A real strength of Gaming the Past is that this intellectual spadework is deeply connected to contemporary work in history education, as well as work in 21st century learning/literacies/skills. While the business sector, research communities, literacy experts, and media scholars are all presenting frameworks for what teachers should build in classrooms, McCall provides tangible tools for reaching these goals without betraying the ideas underlying these broader social transformations. Indeed, Gaming the Past reminds us that the vision and solutions for how to transform schools will most likely come from those in the field, planning lessons every day. Quality design takes time, years even, and that is exactly what the author brings to the task here. Schools may still be stodgy, but here is evidence of a brilliant reinvention of practice within those walls that is so much more encompassing than teaching about Rome - and McCall provides all the tools to recreate it. This book is about education, from an educator, for everyone that wants to see what future classrooms will look like.
Perhaps not surprisingly coming from an historian, Gaming the Past is thus connected to both the present and past of educational practice.
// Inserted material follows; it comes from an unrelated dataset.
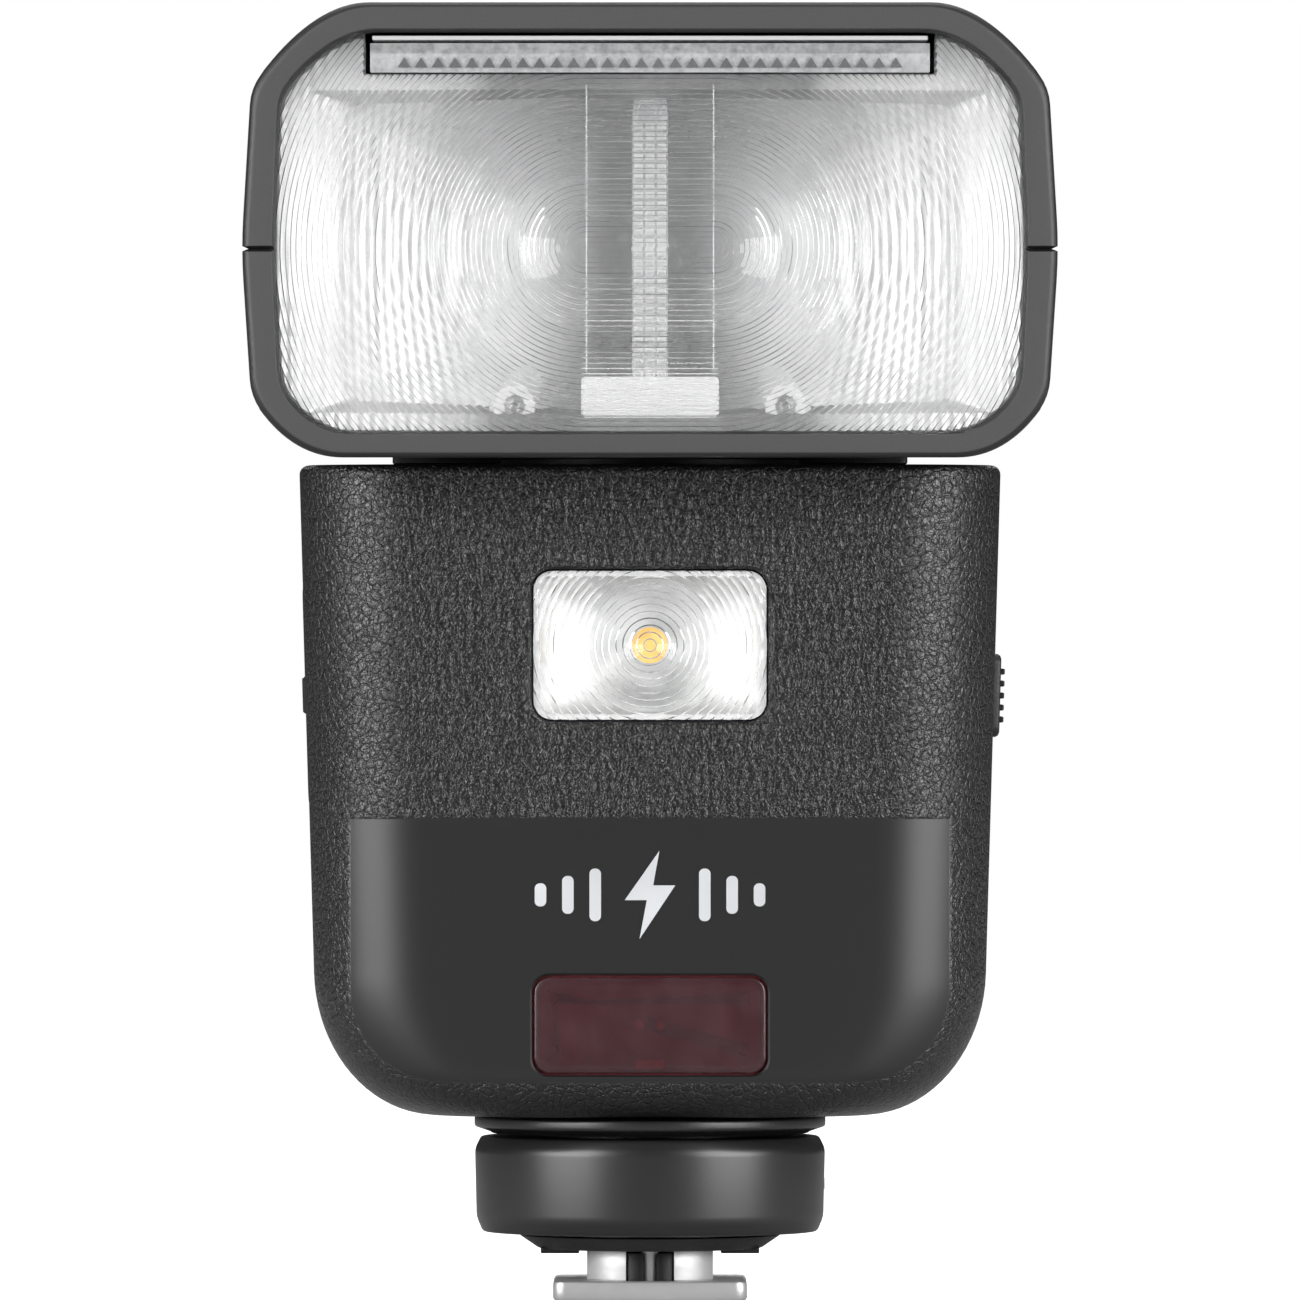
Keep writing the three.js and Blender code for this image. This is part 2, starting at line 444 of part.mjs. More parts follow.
// ---------------------------------------------------------------- neck
function addNeck(body) {
  const neck = groupAt(body, 0, SWIVEL.y, BODY.top);
  const pivot = [0, PIVOT.y - SWIVEL.y, PIVOT.z - BODY.top];
  const foot = prismZ(roundedRect(2 * BARREL.halfWidth, 2 * BARREL.pedestalHalf, 2.5, 0, pivot[1]), GAP, 2);
  const pedestal = join(foot, block(-BARREL.halfWidth, BARREL.halfWidth, pivot[1] - BARREL.pedestalHalf,
    pivot[1] + BARREL.pedestalHalf, 2 - 0.1, pivot[2]), rodZ(SWIVEL.discRadius - 1.4, -0.1, GAP + 0.1, 40));
  const barrel = rodX(BARREL.radius, -BARREL.halfWidth, BARREL.halfWidth, 40).translate(pivot);
  const disc = rodZ(SWIVEL.discRadius, -SWIVEL.discDepth + GAP, 0, 48);
  const journal = rodZ(SWIVEL.journalRadius, SWIVEL.journalBottom - BODY.top, 0);
  const groove = cut(rodZ(12, -3.6, -2.6), rodZ(SWIVEL.journalRadius - 0.8, -5, -1));
  const duct = rodZ(5, SWIVEL.journalBottom - BODY.top - 1, pivot[2] - 1);
  const bore = rodX(BARREL.boreRadius, -30, 30).translate(pivot);
  place(neck, "neck_housing", cut(join(pedestal, barrel, disc, journal), groove, duct, bore), MAT.darkPlastic);
  place(neck, "swivel_retainer", cut(rodZ(13.4, -3.4, -2.8), rodZ(SWIVEL.journalRadius - 0.5, -5, -1),
    block(-2.5, 2.5, 0, 20, -5, -1)), MAT.steel);
  return groupAt(neck, ...pivot);
}

// ---------------------------------------------------------------- head
// The head's front outline: flat top and bottom, bevelled corners and sides that bulge a little at the seam.
function headOutline(o) {
  const shape = new THREE.Shape();
  shape.moveTo(o.topFlat, o.top);
  shape.quadraticCurveTo(o.topControlX, o.top, o.shoulderX, o.shoulderZ);
  shape.lineTo(o.waistX, HEAD.seam);
  shape.lineTo(o.hipX, o.hipZ);
  shape.quadraticCurveTo(o.bottomControlX, o.bottom, o.bottomFlat, o.bottom);
  shape.lineTo(-o.bottomFlat, o.bottom);
  shape.quadraticCurveTo(-o.bottomControlX, o.bottom, -o.hipX, o.hipZ);
  shape.lineTo(-o.waistX, HEAD.seam);
  shape.lineTo(-o.shoulderX, o.shoulderZ);
  shape.quadraticCurveTo(-o.topControlX, o.top, -o.topFlat, o.top);
  return shape.getPoints(7).reverse();
}

// An outline moved in by about the same distance all round.
function shrunk(outline, inset) {
  const wide = (HEAD.waistX - inset) / HEAD.waistX;
  const tall = (HEAD.top - HEAD.seam - inset) / (HEAD.top - HEAD.seam);
  return outline.map((p) => P2(p.x * wide, HEAD.seam + (p.y - HEAD.seam) * tall));
}

// The head seen from the side, as y and z: a sloped back and a round heel about the tilt axis.
function headProfile(inset) {
  const shape = new THREE.Shape();
  const radius = HEAD.heelRadius - inset;
  shape.moveTo(HEAD.front - 1, HEAD.bottom - 2);
  shape.lineTo(0, HEAD.bottom - 2);
  shape.lineTo(0, -radius);
  shape.absarc(0, 0, radius, -Math.PI / 2, 0);
  shape.lineTo(HEAD.rear - inset, HEAD.backZ);
  shape.quadraticCurveTo(HEAD.rear - inset, HEAD.top - inset, HEAD.deckY, HEAD.top - inset);
  shape.lineTo(HEAD.front - 1, HEAD.top - inset);
  return shape;
}

function headShells() {
  const full = headOutline(HEAD);
  const scaleAt = (y) => 1 - (1 - HEAD.rearScale) * ((y - HEAD.front) / (HEAD.rear - HEAD.front));
  const scaled = (outline, y) => outline.map((p) => P2(p.x * scaleAt(y),
    HEAD.seam + (p.y - HEAD.seam) * scaleAt(y)));
  const skin = (stations) => loft(stations.map(([y, inset]) => scaled(shrunk(full, inset), y)),
    (p, i) => new THREE.Vector3(p.x, stations[i][0], p.y));
  const outer = skin([[HEAD.front, HEAD.chamfer], [HEAD.front + HEAD.chamfer, 0], [HEAD.rear + 1, 0]])
    .intersect(prismX(headProfile(0), -50, 50));
  const bezelBack = HEAD.front + HEAD.bezel;
  const slotBox = (grow) => join(
    block(-BARREL.halfWidth - 0.5 - grow, BARREL.halfWidth + 0.5 + grow, -BARREL.slotRadius - 0.7 - grow, 40, -30,
      BARREL.slotRadius + grow),
    rodX(BARREL.slotRadius + grow, -BARREL.halfWidth - 0.5 - grow, BARREL.halfWidth + 0.5 + grow, 40),
  );
  const cavity = skin([[bezelBack, 2.2], [HEAD.rear - WALL, 2.2]])
    .intersect(prismX(headProfile(WALL), -50, 50)).subtract(slotBox(1.6));
  const mouth = loft([headOutline(WINDOW), headOutline(WINDOW)],
    (p, i) => new THREE.Vector3(p.x, i ? bezelBack + 0.1 : HEAD.front - 1, p.y));
  const axles = rodX(AXLE.radius + 0.1, -AXLE.outer - GAP, AXLE.outer + GAP);
  const shell = cut(outer, cavity, mouth, lensPrism(bezelBack, LENS.thick + 2 * GAP, GAP), slotBox(0), axles);
  const half = (z0, z1) => block(-50, 50, -60, 30, z0, z1);
  return {
    upper: shell.intersect(half(HEAD.seam + GAP / 2, 60)),
    lower: shell.intersect(half(-30, HEAD.seam - GAP / 2)),
  };
}

// The lens's outline, a little larger than the window it looks through.
function lensPrism(front, thick, grow) {
  const outline = shrunk(headOutline(WINDOW), -LENS.lap - grow);
  return loft([outline, outline], (p, i) => new THREE.Vector3(p.x, front + i * thick, p.y));
}

const lensPlate = () => lensPrism(HEAD.front + HEAD.bezel + GAP, LENS.thick, 0)
  .subtract(block(-LENS.notchHalf, LENS.notchHalf, -60, 0, LENS.notchZ, 60));

function addHead(pivot) {
  const head = groupAt(pivot, 0, 0, 0);
  const shells = headShells();
  place(head, "head_upper_shell", shells.upper, MAT.casing);
  place(head, "head_lower_shell", shells.lower, MAT.casing);
  place(head, "fresnel_lens", lensPlate(), MAT.clear);

  const trayTop = PANEL.lipBottom - GAP;
  const trayFront = HEAD.front + 3.2;
  place(head, "panel_guide", join(
    block(-28.35, 28.35, trayFront, -4, trayTop - 0.8, trayTop),
    ...[-1, 1].map((side) => block(side * 27.6 - 0.75, side * 27.6 + 0.75, trayFront, -4, trayTop - 0.1, 28)),
  ), MAT.darkPlastic);

  const axle = cut(rodX(AXLE.radius, AXLE.inner, AXLE.outer), rodX(2, AXLE.inner - 1, AXLE.outer + 1));
  place(head, "tilt_axle_right", axle, MAT.steel);
  place(head, "tilt_axle_left", axle.mirror([1, 0, 0]), MAT.steel);

  place(head, "zoom_motor", join(rodY(3, 0, 8, 20), rodY(1.6, -0.6, 0.1, 12)), MAT.steel, ZOOM.railX, -11.2, ZOOM.z);
  place(head, "guide_rod", rodY(1, 0, 26.8, 16), MAT.steel, -ZOOM.railX, -33.2, ZOOM.z);

  // A bright frame fills the space between the reflector's mouth and the window's edge.
  const frameFront = LENS_BACK + 1.9;
  const mouthSize = (half) => 2 * (half - 0.6);
  place(head, "reflector_surround", cut(
    lensPrism(frameFront, 1.6, -1),
    prismY(roundedRect(mouthSize(ZOOM.halfWidth), mouthSize(ZOOM.halfHeight), 2, 0, ZOOM.z), -60, 0),
    block(-29, 29, -60, 0, PANEL.lipBottom - 1.4, 60),
    ...SURROUND_SCREWS.map((x) => rodY(0.8, -60, 0, 12).translate([x, 0, BLOCK.z - 0.7])),
  ), MAT.silver);
  place(head, "light_sensor_block", block(-BLOCK.halfWidth, BLOCK.halfWidth, 0, 1.3, -BLOCK.halfHeight,
    BLOCK.halfHeight), MAT.white, 0, LENS_BACK + GAP, BLOCK.z);
  SURROUND_SCREWS.forEach((x, i) => place(head, `surround_screw_${i + 1}`, cut(
    join(rodY(1.3, 0, 1, 20), rodY(0.6, 0.9, 3.4, 12)), rodY(0.45, -1, 0.5, 12),
  ), MAT.steel, x, LENS_BACK + 0.6, BLOCK.z - 0.7));

  // The zoom carriage: lamp reflector, tube and the frame that runs on the rod and the screw.
  const zoom = groupAt(head, 0, 0, ZOOM.z);
  const mouth = { x: ZOOM.halfWidth - 1, z: ZOOM.halfHeight - 1 };
  place(zoom, "reflector", bowl(mouth, { x: ZOOM.throatX, z: ZOOM.throatZ }, ZOOM.front, ZOOM.back, 2, 0.7),
    MAT.silver);
  const ear = (side) => block(side * 31.4 - 3, side * 31.4 + 3, ZOOM.front + 2, ZOOM.front + 6, -2.6, 2.6);
  const rim = cut(
    block(-31, 31, ZOOM.front + 2, ZOOM.front + 4, -15.6, 15.6),
    bowl({ x: mouth.x + 1, z: mouth.z + 1 }, { x: ZOOM.throatX + 1, z: ZOOM.throatZ + 1 },
      ZOOM.front, ZOOM.back, 3, 0.1).hull(),
  );
  place(zoom, "carriage_frame", cut(join(rim, ear(1), ear(-1)),
    rodY(1 + GAP, -60, 0, 16).translate([-ZOOM.railX, 0, 0]),
    rodY(1.2 + GAP, -60, 0, 16).translate([ZOOM.railX, 0, 0])), MAT.darkPlastic);
  place(zoom, "flash_tube", rodZ(TUBE.radius, -TUBE.halfLength, TUBE.halfLength, 20), MAT.clear, 0, TUBE.y, 0);
  const capBase = TUBE.halfLength + GAP;
  place(zoom, "tube_cap_top", rodZ(TUBE.radius, capBase, capBase + TUBE.capLength, 16), MAT.steel, 0, TUBE.y, 0);
  place(zoom, "tube_cap_bottom", rodZ(TUBE.radius, -capBase - TUBE.capLength, -capBase, 16), MAT.steel,
    0, TUBE.y, 0);

  const threads = Array.from({ length: 11 }, (_, i) => [[1.2, 0.5 + i * 1.8], [0.9, 1.4 + i * 1.8]]).flat();
  place(head, "zoom_leadscrew", turned([[0, 0], ...threads, [0.9, 20.3], [0, 20.3]], 12).rotate([-90, 0, 0]),
    MAT.steel, ZOOM.railX, -33, ZOOM.z);

  // The wide panel and the bounce card, parked in the slot over the lens.
  const slotFront = HEAD.front + 0.6;
  place(head, "wide_panel", join(
    block(-PANEL.halfWidth, PANEL.halfWidth, 0, PANEL.length, PANEL.plateTop - PANEL.plate, PANEL.plateTop),
    block(-PANEL.halfWidth, PANEL.halfWidth, 0, PANEL.lip, PANEL.lipBottom, PANEL.plateTop - 0.5),
  ), MAT.clear, 0, slotFront, 0);
  place(head, "bounce_card", block(-CARD.halfWidth, CARD.halfWidth, 0, CARD.length, CARD.bottom, CARD.top),
    MAT.white, 0, slotFront, 0);
}

const flash = new THREE.Group();
addBody(flash);
addControls(flash);
addFoot(flash);
addHead(addNeck(flash));

export default flash;
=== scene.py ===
"""The looks of a compact speedlight flash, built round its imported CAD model. Lengths in the tables below are
in millimetres, in the CAD's own frame: +Z up, the lamp faces -Y, the origin under the middle of the foot."""
import json
import math

import bmesh
import bpy
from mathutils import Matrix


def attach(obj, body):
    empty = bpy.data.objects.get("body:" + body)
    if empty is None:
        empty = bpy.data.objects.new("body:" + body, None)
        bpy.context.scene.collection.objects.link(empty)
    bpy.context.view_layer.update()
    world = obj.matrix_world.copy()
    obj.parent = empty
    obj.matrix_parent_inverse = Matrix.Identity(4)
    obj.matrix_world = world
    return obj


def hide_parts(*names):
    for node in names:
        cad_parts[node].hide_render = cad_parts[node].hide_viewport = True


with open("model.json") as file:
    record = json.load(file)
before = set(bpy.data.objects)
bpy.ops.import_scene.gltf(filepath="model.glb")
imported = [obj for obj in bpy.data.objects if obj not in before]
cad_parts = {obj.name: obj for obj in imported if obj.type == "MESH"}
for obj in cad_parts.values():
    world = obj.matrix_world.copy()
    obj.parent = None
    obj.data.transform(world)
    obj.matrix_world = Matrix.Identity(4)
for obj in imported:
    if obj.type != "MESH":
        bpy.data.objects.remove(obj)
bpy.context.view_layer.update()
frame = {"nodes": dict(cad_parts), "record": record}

MM = 0.001
SLOT_OF = {part["node"]: part["material_slot"] for part in frame["record"]["subparts"]}

# ------------------------------------------------------------------ sizes, as in the CAD model
BODY = dict(bottom=17.8, top=80.0, half_width=33.55, taper=0.029, half_depth=21.0, corner=11.0,
            rear_corner=5.5, cheek_height=13.6, cheek_inset=11.3, toe_height=4.6, toe_inset=5.0, seam=10.0,
            wall=2.0, lip=0.9)
APRON = dict(half_width=28.6, top=46.4, bottom=21.2, corner=9.0)
LED_WINDOW = dict(z=62.8, width=22.5, height=14.5, corner=2.0)
AF_WINDOW = dict(z=26.7, width=22.4, height=9.5, corner=1.6)
DISPLAY = dict(z=58.6, width=48.0, height=32.0, corner=2.5)
DIAL = dict(z=31.6, radius=9.0, bore=4.6, proud=2.3, knurls=60)
KEYS = [("mode_button", "mode_key", -17.8, 35.6), ("menu_button", "menu_key", 17.8, 35.6),
        ("zoom_button", "zoom_key", -17.8, 27.0)]
KEY_SIZE = (8.6, 5.0)
TEST_KEY = dict(x=17.8, z=27.0)
SCREWS = [(27.0, 75.9), (-27.0, 75.9), (26.2, 31.4), (-26.2, 31.4)]
SIDE = dict(y=-3.0, z=58.0)
PORTS = dict(width=10.4, height=22.0, depth=1.6, usb_z=4.6, jack_z=-6.2)
SWITCH = dict(width=4.4, length=8.0, travel=3.6)
SWIVEL = dict(y=2.0, disc=16.5, journal=10.7)
PIVOT = dict(y=9.0, z=91.0)
PIN_Y = -5.6
BARREL = dict(radius=9.2, half_width=24.8, slot=9.9)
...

As much as Gaming the Past advocates digital games and simulations, it also reintroduces the central use of primary source material and invigorated research methods within history education. McCall shows his training as an historian by bringing inquiry models of analysis to bear on rich simulated gaming; students don’t just play, they learn to see the model the game presents and to assess its accuracy, value, and usefulness. McCall insists that students focus on the system represented, not the game play itself. This pedagogical approach is just as easily applied in the sciences, language arts, and other courses and is thus applicable across disciplines, making this book a landmark in the field of digital media and learning.
For teachers and teacher educators, McCall provides many specific pedagogical strategies on how to structure class time, build or use observation guides, direct attention (in and out of game), and coordinate student reflection individually and cooperatively will be most appreciated. These audiences will also be pleased to see that teachers aren’t sidelined by technology here, but are properly positioned squarely in the middle of the learning process. Teachers must foster a climate of investigation and rich situated learning, beyond simplified worksheets and vocabulary lists, in a way that roots teachers as skilled professionals and essential even in the digital age.
In McCall’s world, games and simulations are simply tools for the larger task of understanding real human systems and rigorous thinking in the classroom. With thoughtful application, these tool-games produce not just ‘players,’ but scholars whose work rivals graduate level thinking around core issues. Each gaming genre is tied to a national standard, indicating how they not only meet the standards, but how engagement, with guidance, produces mastery level learning.